While most of the legacy products claim to having an overhead of 2-5% (only for the lite or limited version of APM), only Cavisson NetDiagnostics Enterprise offers minimal overhead, between 0 to 2%, even in its enterprise-ready state.
Cavisson Approach
Cavisson NetDiagnostics Enterprise (NDE) has been engineered to keep minimal CPU and memory overhead.
In case of NDE, there are two agents used:
- CavMon Agent for system-level and application-level monitoring such as:
- CPU, Memory utilization,
- Disk Space Usage, Disk I/O,
- Garbage Collection Stats
- NetDiagnostics (ND) Agent for code-level monitoring such as:
- Method timing
- Method Hotspots
- DB Query
- Business Transaction Monitoring, Flow paths
Cavisson NDE is being used at leading global retailers, banks, and network providers for years without causing any overhead issues in terms of CPU utilization.
Test Details
For the detailed analysis, 3 types of tests have performed:
Sr. No | Test Number | Scenario |
Test 1 | TR 9553 | Monitoring the server with inactive mode of ND agent. |
Test 2 | TR 9556 | Monitoring the impact of ND Agent on the server without ByteCode Instrumentation. (No profiling done) |
Test 3 | TR 9557 | Monitoring the impact of ND Agent on the server with 10 % ByteCode Instrumentation. (Profiles created) |
Note:
- The tests were conducted in LT2 environment where ND was installed across all JVMs on application servers.
Server Configuration
Model name | Intel(R) Xeon(R) CPU E5-2697 v3 @ 2.60GHz |
L3 cache | 35840K |
CPU MHz | 2593.993 |
CPU(s) | 8 |
Total Memory | 77485012 kB |
No of instances per server | 6 |
GC settings | UseParallelGC |
Test Scenario
Load | 50 Users |
Ramp up | 5 Minutes |
Duration | 30 Minutes |
Ramp down | 5 Minutes |
In all the tests, 50 users were ramped-up into the system in 5 minutes for dotcom channel for 30 minutes’ duration and then followed by ramp-down in 5 minutes.
Comparison Approach
Comparison was made between Test 1, Test 2, and Test 3 to see the resource consumption within the duration phase (i.e. 30 minutes).
Observation
The observations for Test metrics, CPU utilization, heap memory, and total number of GC/mins are stated below.
Test Metrics
The following stats shows test metrics comparison:
Test Results
Test Scenario | TPS | ART(msecs) | Execute Thread total count |
Test 1 (Without ND Agent) | 74 | 695 | 28 |
Test 2 (With ND Agent) | 79 | 560 | 30 |
Test 3 (ND Agent + Profiling) | 80 | 547 | 30 |
CPU Utilization
The following stats show comparison of CPU utilization on one of the application server:
Test Results
Test Scenario | Average CPU Consumption (%) | Overhead (%) |
Test 1 (Without ND Agent) | 23 | – |
Test 2 (With ND Agent) | 23 | 0 |
Test 3 (ND Agent + Profiling) | 24 | +1 |
Note: Similar behavior was observed on other App servers.
Heap Memory
The following stats show comparison of heap memory consumed by one of the JVMs on Dotcom application server.
Test Results
Test Scenario | Heap Memory Consumption by the Dotcom JVMs (MB) | JVM Heap Used Memory Percent (Pct) | Overhead (%) |
Test 1 (Without ND Agent) | 2657 | 37 | – |
Test 2 (With ND Agent) | 2995 | 40 | 3 |
Test 3 (With ND Agent + Profiling) | 2960 | 41 | 4 |
Note:
- Maximum increase ~300 MB to ~350 MB for ND enabled test as compared to Test 1 (without ND).

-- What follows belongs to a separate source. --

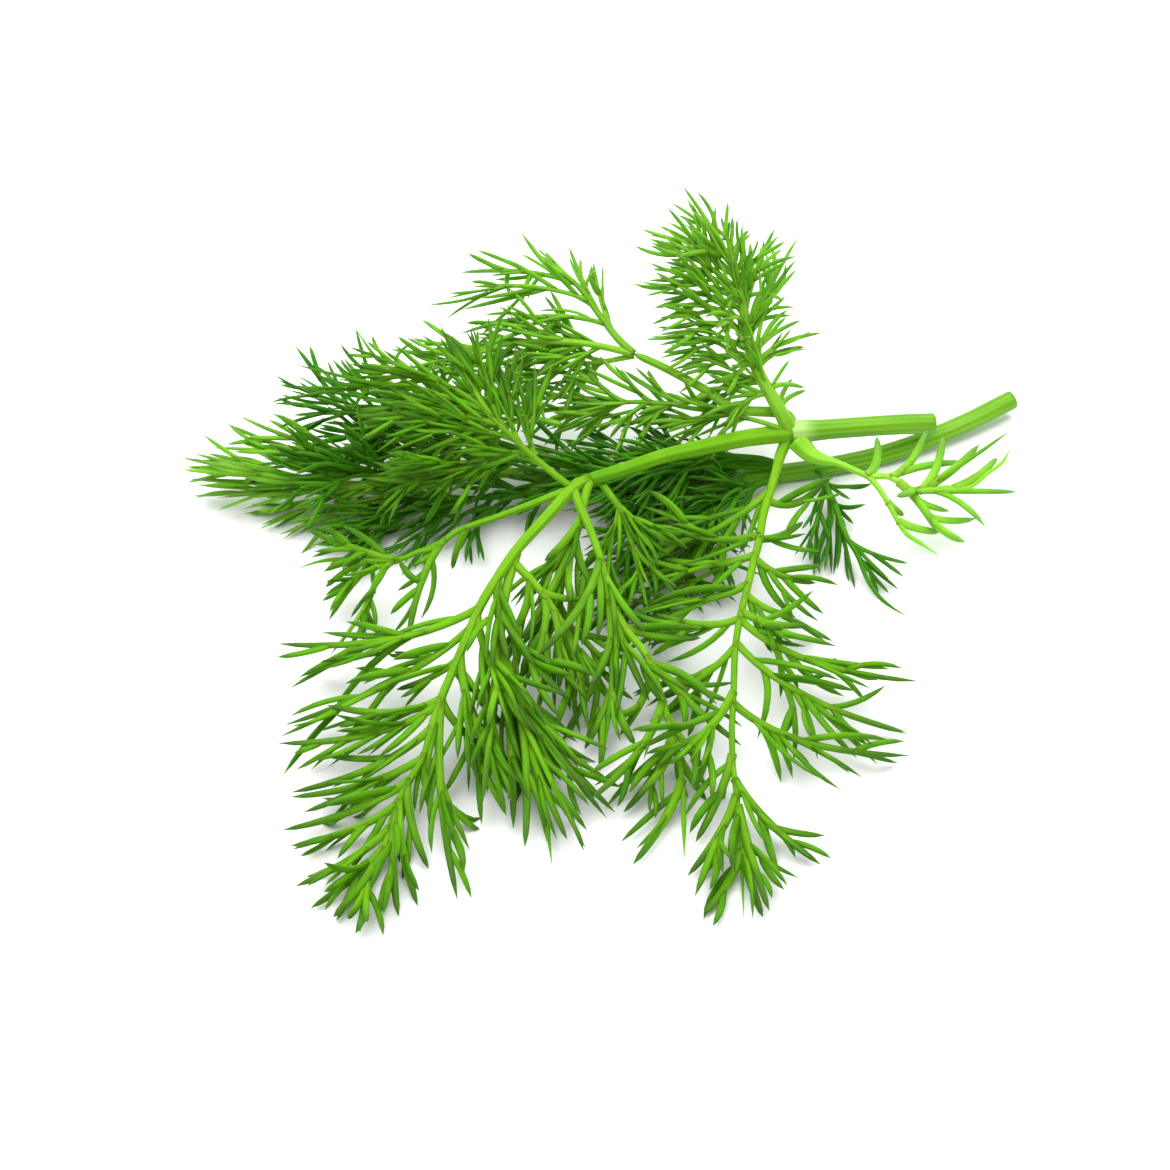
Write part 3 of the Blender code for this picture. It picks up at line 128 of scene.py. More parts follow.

- Same behavior was observed on other JVMs also.
Total Number of GC/min
The following stats show comparison of Total Number of GC/min by one of the JVMs on Dotcom application server.
Test Results
Test Scenario | Total Number of GC/min on Dotcom JVMs | Percentage Change (%) |
Test 1 (Without ND Agent) | 0.450 | – |
Test 2 (With ND Agent) | 0.350 | -22.0% |
Test 3 (With ND Agent + Profiling) | 0.400 | -11.0% |
Summary
As seen in above metrics, the overhead of running ND Agent for code level monitoring is minimal:
- No major impact on CPU Utilization.
- Around 3 to 4% i.e. (300 to 350 MB) change in heap memory utilization was observed when tested with NDAgent and NDAgent + Profiling respectively.
- Decrease in Total number of GC per minute was observed with ND enabled tests, which is insignificant in terms of impact.